**COLLECTED DATA**:
%%

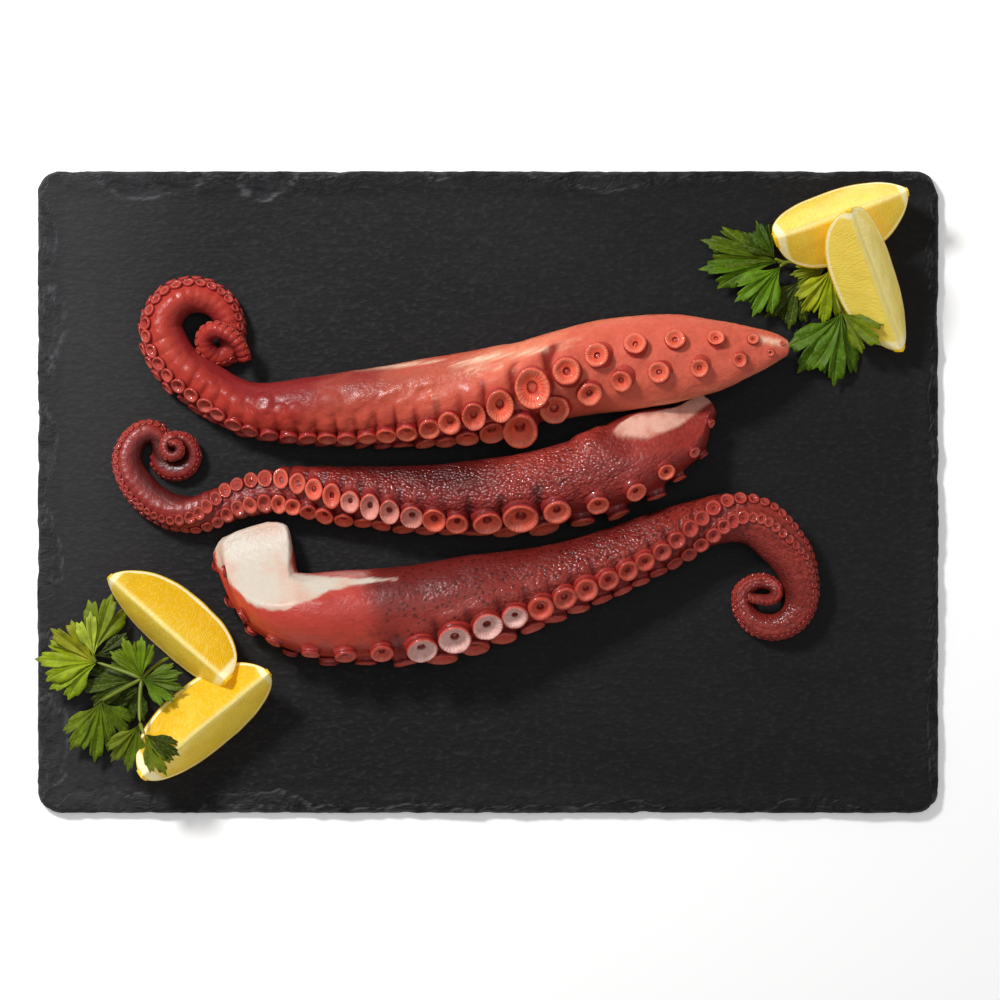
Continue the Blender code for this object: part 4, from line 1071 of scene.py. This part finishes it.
# ---------------------------------------------------------------------------------------------
# Four lemon wedges. Cut lengthwise from whole lemons and laid rind down: two flat faces of wet
# pulp in fine radiating sacs, a ridge of white core, and a band of pith inside the yellow rind.
# ---------------------------------------------------------------------------------------------
LEMON_HALF_LENGTH, LEMON_RADIUS = 36.5, 27.5
# Middle x, y, height of the core, heading, pitch, roll, half angle, shares of length and radius,
# and how deep the pulp is in colour on the two faces, partly painted light: set face by face to
# how bright each face looks, and below 0 a face in shade is painted paler.
WEDGES = {
    "lemon_back_right": (161.4, 127.0, 27.6, 19.7, 0.0, -10.5, 39.0, 0.89, 1.0, (0.35, 0.15)),
    "lemon_front_right": (177.4, 95.2, 32.5, 115.5, -31.0, 4.0, 36.0, 1.08, 0.92, (-0.4, -0.15)),
    "lemon_back_left": (-146.7, -62.9, 25.7, 139.0, 4.0, -10.0, 37.0, 1.0, 0.92, (1.0, 0.3)),
    "lemon_front_left": (-128.9, -106.7, 27.6, 39.2, 0.0, 11.0, 37.0, 1.04, 1.0, (0.1, 0.95))}
PITH = 2.3  # thickness under the rind
SAC = 0.0011  # metres across
WEDGE_STEPS, ON_CUT, ON_RIND = 90, 16, 26


def lemon_radius(t):
    """Radius of the fruit along its length: a drawn-out nipple at one end, a round stem end."""
    nipple, stem_end = max(0, 1 - abs(t) ** 2.3) ** 0.62, max(0.04, 1 - abs(t) ** 2.7) ** 0.5
    return LEMON_RADIUS * (max(nipple, 0.12) if t > 0 else stem_end)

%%

**EXERCISE REQUIREMENTS**: Search the preceding listing for the word "from" and pull out every line that holds it.

**FINISHED ANSWER**:
Continue the Blender code for this object: part 4, from line 1071 of scene.py. This part finishes it.
# Four lemon wedges. Cut lengthwise from whole lemons and laid rind down: two flat faces of wet